Task directions:
Repeat verbatim only the lines from the opening of the material below through the one that contains "lies on z = 0.".

Material provided:

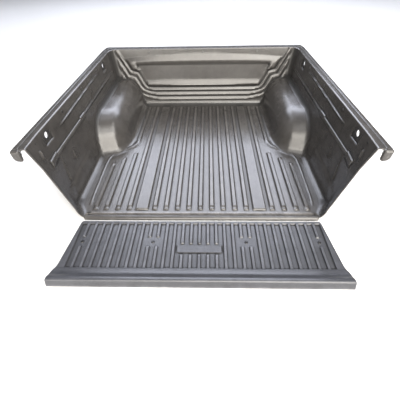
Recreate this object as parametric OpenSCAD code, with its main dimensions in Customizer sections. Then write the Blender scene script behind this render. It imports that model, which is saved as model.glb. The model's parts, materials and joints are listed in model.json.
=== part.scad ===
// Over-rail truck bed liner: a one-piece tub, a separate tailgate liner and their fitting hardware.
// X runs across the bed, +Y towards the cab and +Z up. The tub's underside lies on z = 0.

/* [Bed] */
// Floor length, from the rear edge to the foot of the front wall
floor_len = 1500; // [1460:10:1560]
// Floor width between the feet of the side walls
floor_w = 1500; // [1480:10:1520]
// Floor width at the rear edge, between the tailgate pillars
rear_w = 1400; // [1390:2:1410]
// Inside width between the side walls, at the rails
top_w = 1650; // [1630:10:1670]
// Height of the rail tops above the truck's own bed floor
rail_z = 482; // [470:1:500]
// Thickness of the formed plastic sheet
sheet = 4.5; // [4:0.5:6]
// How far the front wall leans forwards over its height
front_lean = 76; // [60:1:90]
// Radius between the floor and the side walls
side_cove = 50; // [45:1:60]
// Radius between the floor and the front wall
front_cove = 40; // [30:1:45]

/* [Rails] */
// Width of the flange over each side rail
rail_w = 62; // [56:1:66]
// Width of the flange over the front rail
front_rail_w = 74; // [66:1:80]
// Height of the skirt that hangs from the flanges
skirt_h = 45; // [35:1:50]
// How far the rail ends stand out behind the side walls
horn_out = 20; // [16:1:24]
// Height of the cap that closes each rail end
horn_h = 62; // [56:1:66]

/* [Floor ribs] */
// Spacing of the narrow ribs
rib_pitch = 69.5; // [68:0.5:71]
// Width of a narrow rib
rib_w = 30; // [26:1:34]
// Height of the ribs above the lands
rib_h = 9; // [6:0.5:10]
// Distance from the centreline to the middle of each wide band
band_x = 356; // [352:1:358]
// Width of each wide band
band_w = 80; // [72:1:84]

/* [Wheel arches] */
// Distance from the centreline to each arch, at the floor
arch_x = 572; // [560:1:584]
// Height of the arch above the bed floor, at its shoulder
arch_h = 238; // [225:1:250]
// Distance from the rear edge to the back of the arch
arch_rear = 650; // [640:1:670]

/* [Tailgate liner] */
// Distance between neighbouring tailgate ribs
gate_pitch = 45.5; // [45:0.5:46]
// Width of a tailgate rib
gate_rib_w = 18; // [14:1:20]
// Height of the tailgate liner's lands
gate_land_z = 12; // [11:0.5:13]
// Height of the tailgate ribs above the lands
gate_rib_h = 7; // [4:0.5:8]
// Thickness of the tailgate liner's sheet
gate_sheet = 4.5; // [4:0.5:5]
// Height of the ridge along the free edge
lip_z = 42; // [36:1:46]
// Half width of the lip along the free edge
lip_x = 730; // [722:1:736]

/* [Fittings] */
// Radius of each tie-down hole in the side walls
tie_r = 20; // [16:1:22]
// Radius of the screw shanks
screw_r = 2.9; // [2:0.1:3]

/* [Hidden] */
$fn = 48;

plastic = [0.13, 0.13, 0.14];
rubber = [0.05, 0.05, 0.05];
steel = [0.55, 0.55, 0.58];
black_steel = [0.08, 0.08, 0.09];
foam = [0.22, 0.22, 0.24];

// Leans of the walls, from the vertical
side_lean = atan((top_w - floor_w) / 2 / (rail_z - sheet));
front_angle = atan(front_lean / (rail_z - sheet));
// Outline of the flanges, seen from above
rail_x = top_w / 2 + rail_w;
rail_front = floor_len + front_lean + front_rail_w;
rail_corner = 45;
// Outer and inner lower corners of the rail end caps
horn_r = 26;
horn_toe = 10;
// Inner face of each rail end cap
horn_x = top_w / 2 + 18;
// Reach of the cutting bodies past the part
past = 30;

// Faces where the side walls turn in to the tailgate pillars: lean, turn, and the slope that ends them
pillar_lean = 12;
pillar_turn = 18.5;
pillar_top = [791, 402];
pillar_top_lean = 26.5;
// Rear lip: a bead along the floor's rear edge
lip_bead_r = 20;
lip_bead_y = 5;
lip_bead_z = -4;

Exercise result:
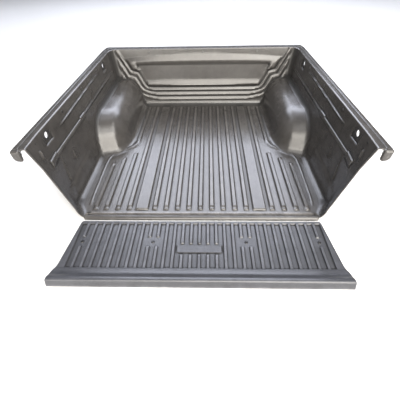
Recreate this object as parametric OpenSCAD code, with its main dimensions in Customizer sections. Then write the Blender scene script behind this render. It imports that model, which is saved as model.glb. The model's parts, materials and joints are listed in model.json.
=== part.scad ===
// Over-rail truck bed liner: a one-piece tub, a separate tailgate liner and their fitting hardware.
// X runs across the bed, +Y towards the cab and +Z up. The tub's underside lies on z = 0.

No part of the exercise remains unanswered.